Supplied information ▸
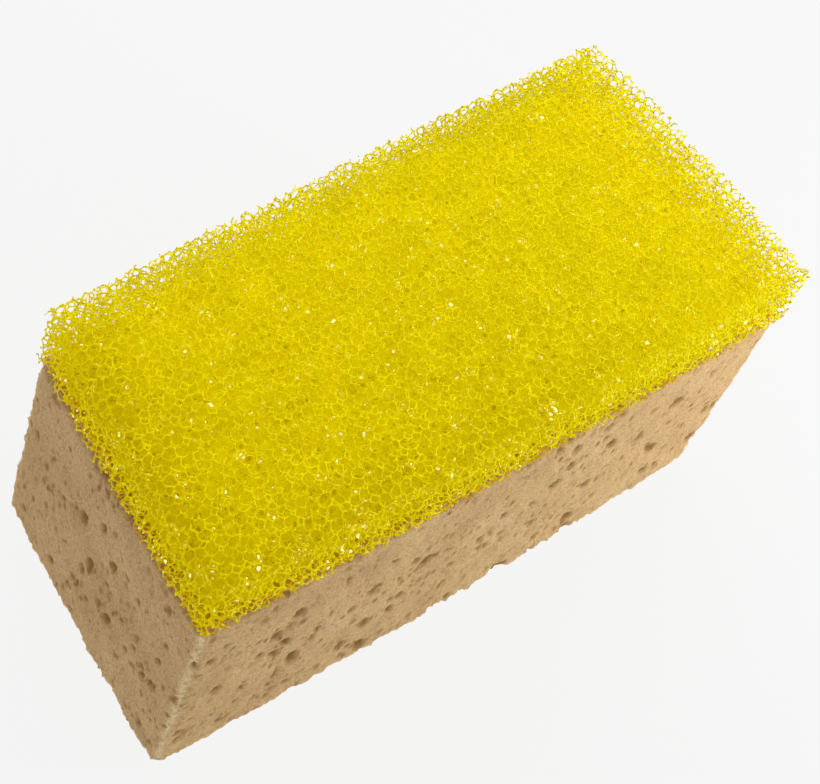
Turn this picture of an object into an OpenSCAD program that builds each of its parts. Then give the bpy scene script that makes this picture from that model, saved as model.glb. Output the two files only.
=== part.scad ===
// Two-layer cleaning sponge for tile grout: a fine-pored foam block with a
// coarse open-cell scouring layer glued on top. It stands on the block's foot,
// +Z points up through the layers and +X runs along the long side.
// The origin is the middle of the foot's bounding rectangle.

/* [Block] */
// Length of the sponge along the middle, end to end
body_l = 180; // [140:1:220]
// Width of the sponge at the middle, side to side
body_w = 84; // [70:1:120]
// Height of the fine-pored block
block_h = 64; // [30:1:90]

/* [Top layers] */
// Thickness of the glue film between the two foams
bond_t = 0.6; // [0.3:0.1:1.5]
// Height of the coarse open-cell scouring layer
scour_h = 18.4; // [8:0.2:30]

/* [Hand-cut outline] */
// Radius of the four upright edges
edge_r = 2.5; // [1:0.5:8]
// How far the left end leans away from square, in degrees
left_cut = 5; // [-8:0.5:8]
// How far the right end leans away from square, in degrees
right_cut = -1.5; // [-8:0.5:8]
// How far the back side turns away from the front side, in degrees
back_cut = 3; // [-5:0.5:5]

/* [Hidden] */
$fn = 96;

// Upright-edge centres before centring: the cut lines moved in by the radius.
half_l = body_l / 2 - edge_r;
half_w = body_w / 2 - edge_r;
left_run = tan(left_cut);
right_run = tan(right_cut);
back_run = tan(back_cut);
back_left_y = (half_w - half_l * back_run) / (1 - left_run * back_run);
back_right_y = (half_w + half_l * back_run) / (1 - right_run * back_run);

raw = [
    [-half_l - half_w * left_run, -half_w],
    [half_l - half_w * right_run, -half_w],
    [half_l + back_right_y * right_run, back_right_y],
    [-half_l + back_left_y * left_run, back_left_y]
];
xs = [for (p = raw) p.x];
ys = [for (p = raw) p.y];
middle = [max(xs) + min(xs), max(ys) + min(ys)] / 2;
centres = [for (p = raw) p - middle];

// Outward unit normal of the cut line from edge centre i to the next one.
function normal_after(i) =
    let (d = centres[(i + 1) % 4] - centres[i])
    [d.y, -d.x] / norm(d);

// The two points where the rounding of edge i meets its straight cut lines.
function tangents(i) = [
    centres[i] + edge_r * normal_after((i + 3) % 4),
    centres[i] + edge_r * normal_after(i)
];

module outline() {
    polygon([for (i = [0:3]) each tangents(i)]);
    for (p = centres) translate(p) circle(r = edge_r);
}

module layer(from_z, height) {
    translate([0, 0, from_z]) linear_extrude(height) outline();
}

module sponge_block() {
    color([0.80, 0.68, 0.52]) layer(0, block_h);
}

module bond_layer() {
    color([0.86, 0.62, 0.10]) layer(block_h, bond_t);
}

module scour_layer() {
    color([0.92, 0.84, 0.04]) layer(block_h + bond_t, scour_h);
}

sponge_block();
bond_layer();
scour_layer();
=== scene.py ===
"""Looks of a two-layer grout sponge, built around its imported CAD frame.

A fine-pored foam block carries a coarse open-cell scouring layer, glued on with
a thin amber film. Lengths named here are in millimetres, and every mesh is
scaled to metres when it is made.
"""

import itertools
import math

import bpy
import numpy as np
from mathutils import Matrix, Vector


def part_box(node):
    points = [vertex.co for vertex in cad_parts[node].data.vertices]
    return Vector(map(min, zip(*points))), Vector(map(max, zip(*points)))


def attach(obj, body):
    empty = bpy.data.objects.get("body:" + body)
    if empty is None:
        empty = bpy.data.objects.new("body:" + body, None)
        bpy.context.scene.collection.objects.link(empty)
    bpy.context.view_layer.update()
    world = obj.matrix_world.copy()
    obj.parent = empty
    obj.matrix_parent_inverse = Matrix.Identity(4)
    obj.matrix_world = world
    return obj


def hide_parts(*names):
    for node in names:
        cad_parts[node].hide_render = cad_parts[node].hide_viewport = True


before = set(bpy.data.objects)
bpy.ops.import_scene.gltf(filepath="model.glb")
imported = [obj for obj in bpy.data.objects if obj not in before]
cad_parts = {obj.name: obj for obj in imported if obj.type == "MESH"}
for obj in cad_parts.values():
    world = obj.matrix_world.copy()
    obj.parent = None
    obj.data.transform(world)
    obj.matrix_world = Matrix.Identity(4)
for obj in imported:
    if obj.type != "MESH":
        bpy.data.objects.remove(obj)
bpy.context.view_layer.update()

MM = 0.001

# ---------------------------------------- settings

# Whole sponge: the soft body leans a little and each side bellies out
BOW_LEFT, BOW_RIGHT = 0.5, 1.9  # how far the two ends belly out at their middle
BOW_FRONT, BOW_BACK = 1.4, 0.5  # and the two long sides
LEAN_LEFT, LEAN_RIGHT = 0.053, 0.068  # how far each end wall leans to +X, per mm of height
LEAN_FRONT, LEAN_BACK = 0.034, 0.008  # and how far each long wall leans to +Y
CROWN = 0.6  # how far the scouring face rises at its middle

# Coarse scouring foam
CELL = 3.0  # diameter of a ball as large as one cell
CELL_JITTER = 0.16  # random shift of cell centres, as a share of the lattice pitch
RELAX_ROUNDS, RELAX_SHARE = 2, 0.35  # how often and how far knots move to their neighbours
NODE_R = 0.3  # size of the knot where four struts meet
DEEP_R = 0.22  # knot size below the outermost cells
NODE_SPREAD = 0.18  # how much knot sizes vary, as a share
WAIST = 0.5  # thickness of a strut's middle, as a share of its ends
TIP = 0.7  # thickness of a cut strut's end, as a share of its foot
FINE_LENGTH = 0.5  # struts shorter than this get no waist
STUB_KEEP = 0.6  # share of a cut strut that is left up to the cut face
SIDE_STUB = 0.5  # and the share of that which is left on the upright sides
STUB_MIN = 0.2  # a cut strut shorter than this is left out
CORE_NEAR = 3.5  # how far the dense middle stays from the left and front sides
CORE_FAR = 4.0  # how far its foot stays from the right and back sides
CORE_SLOPE = 11.0  # how much further its top stays from them
CORE_TOP = 6.0  # how far it stays under the top
CORE_EDGE_R, CORE_STEP = 2.5, 1.0  # rounding of its edges, distance of its mesh points
CORE_BUMPS = ((0.7, 3.2, 4), (0.5, 6.5, 6))  # height, length and seed of each swell
CORE_SIDE_BUMP = 0.006  # share of its width by which a bump of 1 mm draws in its sides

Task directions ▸
From the very first line of the data through the line with "scour_h = 18.4; // [8:0.2:30]" in it, please reproduce each line exactly and output nothing more.

Answer for the task ▸
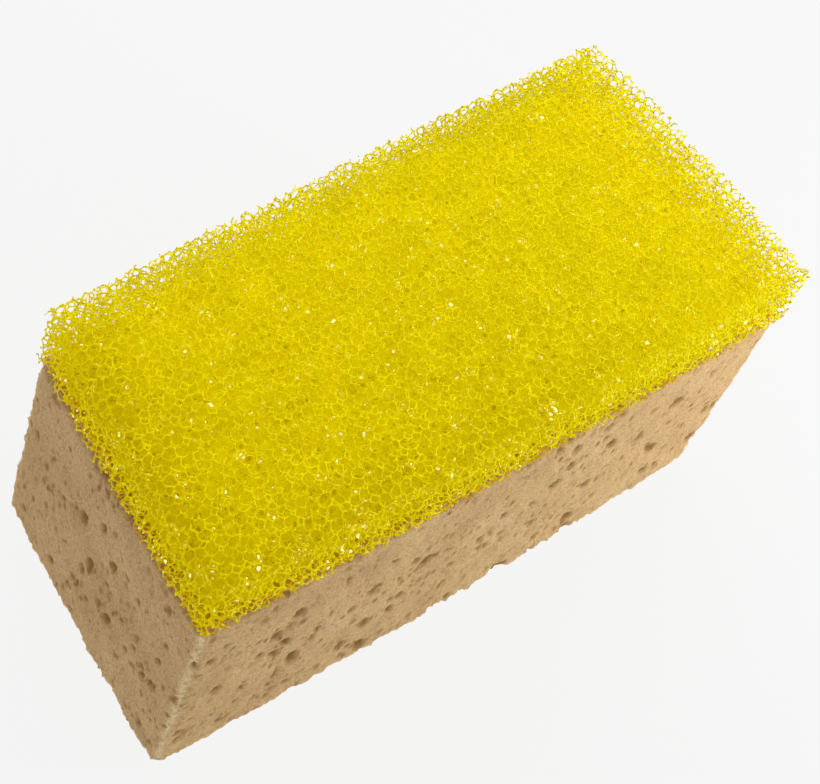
Turn this picture of an object into an OpenSCAD program that builds each of its parts. Then give the bpy scene script that makes this picture from that model, saved as model.glb. Output the two files only.
=== part.scad ===
// Two-layer cleaning sponge for tile grout: a fine-pored foam block with a
// coarse open-cell scouring layer glued on top. It stands on the block's foot,
// +Z points up through the layers and +X runs along the long side.
// The origin is the middle of the foot's bounding rectangle.

/* [Block] */
// Length of the sponge along the middle, end to end
body_l = 180; // [140:1:220]
// Width of the sponge at the middle, side to side
body_w = 84; // [70:1:120]
// Height of the fine-pored block
block_h = 64; // [30:1:90]

/* [Top layers] */
// Thickness of the glue film between the two foams
bond_t = 0.6; // [0.3:0.1:1.5]
// Height of the coarse open-cell scouring layer
scour_h = 18.4; // [8:0.2:30]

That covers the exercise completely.